Une fois encore, en extrême Europe, l’écrivain polonais nous guide sur ses chemins - qui ne conduisent nulle part ailleurs qu’en nous-mêmes.

Sans doute faut-il être atteint d’une sorte de maladie non encore définie, ou d’une perversion inédite, pour rêver, ainsi qu’il nous est arrivé au détour de ces pages, de prendre ce train qui, à Stroze (en Pologne), part pour Budapest « à 0 h 42, s’arrête une minute et disparaît aussitôt tel un fantôme »… Ou pour désirer dormir dans cette ancienne prison de Ljubljana, transformée en auberge de jeunesse qui fait également office de galerie d’art contemporain : « des artistes du monde entier ont été invités à venir y installer leurs visions plastiques et architecturales. Never ever prison again ! The space of freedom with the inspiration of youth - voilà le slogan inventé par les concepteurs du projet »… Comme la lecture de Sur la route de Babadag ou de Last and lost (voir Lmda N°81 et 88) nous avait lancés sur les routes désertées de l’Istrie, nous envisageons, avec une sorte de mélancolie passionnée (celle du fado), d’aller contempler, au Jour des morts, les milliers de bougies allumées dans les cimetières polonais et, plus précisément, ces lumignons fragiles et émouvants qui honorent les soldats de l’Empire austro-hongrois, tombés dans les Carpates en 14 et depuis oubliés dans ces cimetières en ruine de l’ancienne Galicie.
Andrzej Stasiuk répertorie, avant qu’elle ne s’efface totalement, cette Europe qui s’est pressée à nos portes et qu’aujourd’hui nous engloutissons - sans vraiment la digérer. Cette Europe extrême, s’étendant de la Pologne à la Macédoine, de l’Ukraine au Kosovo, c’est celle que l’Histoire martyrisa puis figea - et qui n’avait que son passé pour héritage. La marchandisation accélérée de ce qu’on osa appeler Communauté européenne, va le lui voler. « Je décris tout ça parce que personne d’autre ne le fera » : Stasiuk observe en effet puis dépeint ces lieux de drague et de débauche médiocres que sont devenues les stations-services de la campagne polonaise, les samedis soirs, ou la résistance obstinée des tziganes, qui semblent être les seuls à savoir ruser avec cette postmodernité clinquante et épuisante, ce no man’s land et ce no man’s time (osons le néologisme) dans lequel on les force à vivre désormais.

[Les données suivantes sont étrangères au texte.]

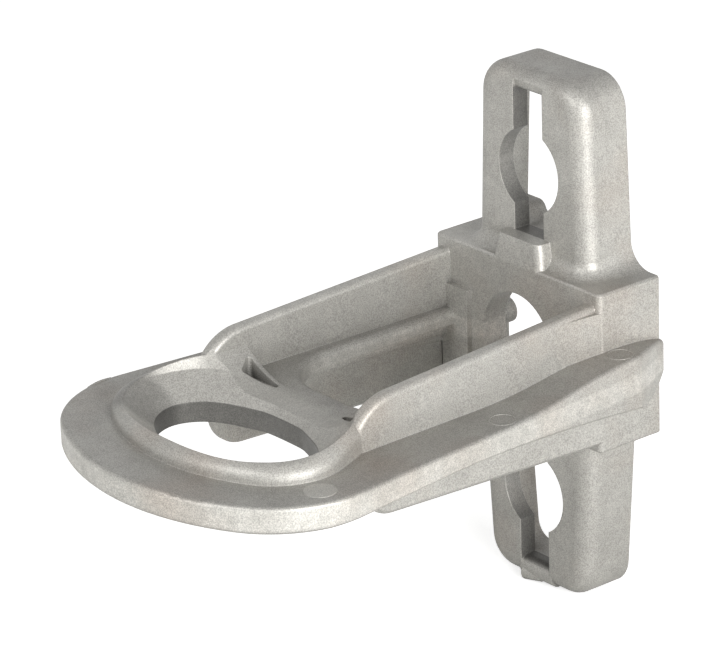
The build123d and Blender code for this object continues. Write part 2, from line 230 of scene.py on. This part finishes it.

Les antihéros de Neuf (roman plus ancien, écrit en 1999), impécunieux escrocs minables dans la Varsovie du début des années 90, affrontent eux aussi (ou plutôt renoncent à affronter) le chaos qui succède à la lente agonie du communisme. Comme Vladimir et Estragon chez Beckett, dans l’attente d’on ne sait quel impossible salut, clochards plus abrutis que métaphysiques, ils errent, pendant trois jours, du centre-ville effréné aux banlieues grises - et ne peuvent échapper à l’ennui tout-puissant, pas même soluble dans la vodka. Les objets, ici aussi, l’emportent sur les humains, les marques (BMW, Marlboro et autres Absolut) deviennent comme les poteaux indicateurs des nouvelles existences imposées. Au-dessus de la ville se déploie « une grande banderole publicitaire pour les assurances sur la vie FENIX » !

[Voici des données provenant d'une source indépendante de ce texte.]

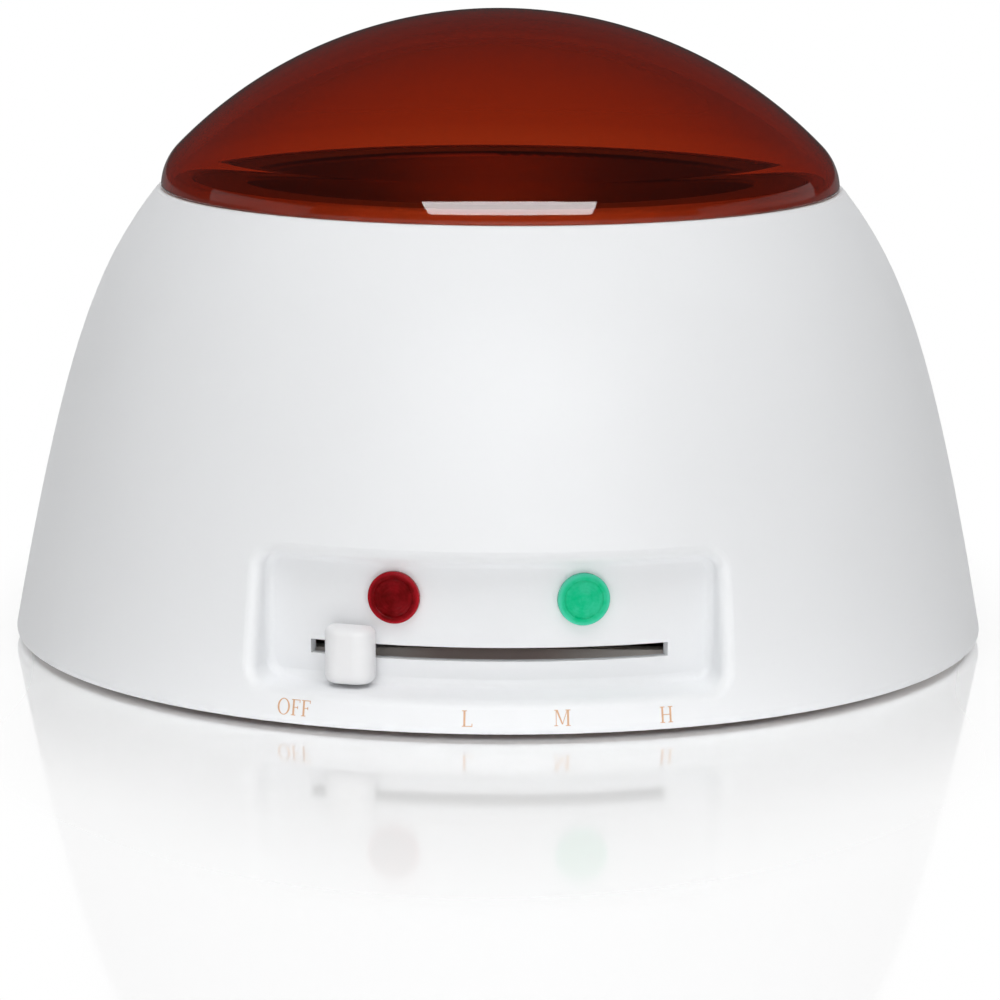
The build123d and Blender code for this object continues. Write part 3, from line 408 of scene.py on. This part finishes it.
def spun_metal(name, colour, roughness):
    """Spun sheet: fine rings round the upright axis, in the gloss and in the surface."""
    flat_rings, wall_rings = 2600.0, 1400.0  # per metre
    made = Tree(name)
    rings = made.noise(1.0, detail=2.0, coords=made.vector(
        made.math("MULTIPLY", made.radius(), flat_rings),
        made.math("MULTIPLY", made.along("Z"), wall_rings), 0.0))
    stain = made.noise(45.0, detail=3.0)
    made.set(Base_Color=made.blend(stain, scaled(colour, 0.90), colour), Metallic=1.0)
    made.set(Roughness=made.remap(rings, *SOFT, roughness * 0.8, roughness * 1.25))
    made.set(Normal=made.bump(rings, 0.000012))
    return made


def sheet_metal(name, colour, roughness, stretch=(1.0, 1.0, 1.0), spangle=120.0):
    """Plated sheet or bar: spangle in the colour, fine drawn lines in the gloss."""
    made = Tree(name)
    cells = made.node("ShaderNodeTexVoronoi")
    cells.inputs["Scale"].default_value = spangle
    made.link(made.place(), cells.inputs["Vector"])
    made.set(Base_Color=made.blend(cells.outputs["Distance"], scaled(colour, 0.88), colour), Metallic=1.0)
    lines = made.noise(900.0, detail=3.0, stretch=stretch)
    made.set(Roughness=made.remap(lines, *SOFT, roughness * 0.8, roughness * 1.25))
    made.set(Normal=made.bump(lines, 0.000008))
    return made


def fibre(name, colour, dark, scale, stretch, height):
    """Matted or laid fibres, darker in between."""
    made = Tree(name)
    strands = made.noise(scale, detail=6.0, roughness=0.7, stretch=stretch)
    made.set(Base_Color=made.blend(made.remap(strands, *CRISP, 0.0, 1.0), dark, colour))
    made.set(Roughness=0.9, Sheen_Weight=0.2)
    made.set(Normal=made.bump(strands, height))
    return made


def rubber(name, colour, roughness):
    """Rubber or soft plastic with a trace of dust."""
    made = Tree(name)
    dust = made.noise(140.0, detail=4.0)
    dusty = tuple(channel * 0.8 + 0.03 for channel in colour)
    made.set(Base_Color=made.blend(made.remap(dust, 0.45, 0.75, 0.0, 1.0), colour, dusty))
    made.set(Roughness=made.remap(dust, *SOFT, roughness * 0.85, roughness * 1.15))
    made.set(Normal=made.bump(made.noise(1800.0, detail=2.0), 0.00001))
    return made


def lens_plastic(name, deep, bright):
    """Tinted lens plastic: deep in the middle, with a painted highlight that makes its rim brighter, and
    faint clouds.
    """
    made = Tree(name)
    cloud = made.noise(500.0, detail=3.0)
    middle = made.blend(made.remap(cloud, *CRISP, 0.0, 0.35), deep, bright)
    # painted highlight: the colour brightens towards the lens's rim
    rim_light_paint = made.remap(made.radius(), LENS_DISH_RADIUS, LENS_RADIUS, 0.0, 1.0, smooth=True)
    made.set(Base_Color=made.blend(rim_light_paint, middle, bright))
    made.set(Roughness=made.remap(cloud, *SOFT, 0.06, 0.10), Specular_IOR_Level=0.03, IOR=1.5)
    return made


def ink(name, colour):
    """Printed ink, a little uneven."""
    made = Tree(name)
    blots = made.noise(2600.0, detail=3.0)
    made.set(Base_Color=made.blend(made.remap(blots, *CRISP, 0.0, 1.0), scaled(colour, 0.94),
                                   scaled(colour, 1.06)))
    made.set(Roughness=0.45, Specular_IOR_Level=0.2)
    return made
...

Tout n’est peut-être pas perdu cependant. Subsiste, dans cet orphelinat de l’Histoire avortée, une part d’inassimilable, une mystérieuse faculté - peut-être ne parviendra-t-on pas à les déposséder totalement ? Ainsi en est-il de cette résurrection paradoxale, celle de la beauté de l’automne : « Et je me dis que mon pays triste, quelconque, beau et consternant, désespéré et douloureusement banal, sublime et bouffon, gris souris, gris de pluie, tristement ordinaire, accède une fois l’an, à ce moment précis d’un tel automne, à une sorte de grâce et à un lavement de toutes ses fautes. Amen, messieurs dames, amen. »

Andrzej Stasiuk Fado, traduit du polonais par Charles Zaremba et Neuf, traduit du polonais par Grazyna Erhard, Christian Bourgois, 177 et 377 pages, 16 et 25

Les dépossédés de Stasiuk Par Thierry Cecille
Le Matricule des Anges n°103 , mai 2009.